There’s a Hispanic bodega across the street from where I work and you should see the crap they cook. Some people here eat it and I was telling the receptionist that I don’t because it’s all artery clogging. Pork, fried crap, salty crap.

JLeslie's avatar

@jca I worry a little she will blame me. I told my husband just that. I told him to show her it’s bad so she sees it for herself and he wouldn’t. Part of me thinks if it had just been one or two jars she wouldn’t even notice, because it was stuff that was months or years old. But 5 jars, with most of them from the fridge door that had no space for one thing more? She’ll notice, because now there is space.

She knows some of the stuff is old, because she mentioned it to me a few weeks ago. Still. He should have just left it I think.

She does fry more food than I want to eat, but almost everything she makes is from scratch, and a reasonable amount of it is healthy. If she just would make more of the healthy stuff I’d eat more of that and much less of the unhealthy.

I don’t see pork as less healthy than other meats, so I don’t mind that she makes pork, which she does, I just only want a small portion of it and lots of vegetables and some rice. Or, a baked potato sometimes rather than butter filled mashed. I naturally like the lower fat options in a lot of cases.

Eating dinner is fine, one meal is fine. If she just tweaked it a little more to have more of the healthy stuff it would help.
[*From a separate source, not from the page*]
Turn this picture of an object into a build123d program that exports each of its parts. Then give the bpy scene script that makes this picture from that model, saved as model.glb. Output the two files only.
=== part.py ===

Besides the fridge I want to change her kitchen cabinets so badly. She is short, can barely reach the second shelf of the upper cabinets, and is on her tippy tippy toes all the time or needs us to get something. It would be easy to rearrange two of the upper, double, cabinets so the every day items are on reachable shelves. I showed her and asked her, and she didn’t understand. She emphasized that she likes her dishes on the right and her spices on the left. I get that. I get being accustomed to where certain things go. But, mostly she couldn’t understand the spatial part of it or she was just closed to the suggestion. Its her kitchen, I’m fine with leaving it, but I know it would be so much easier for her, so it drives me a little batty.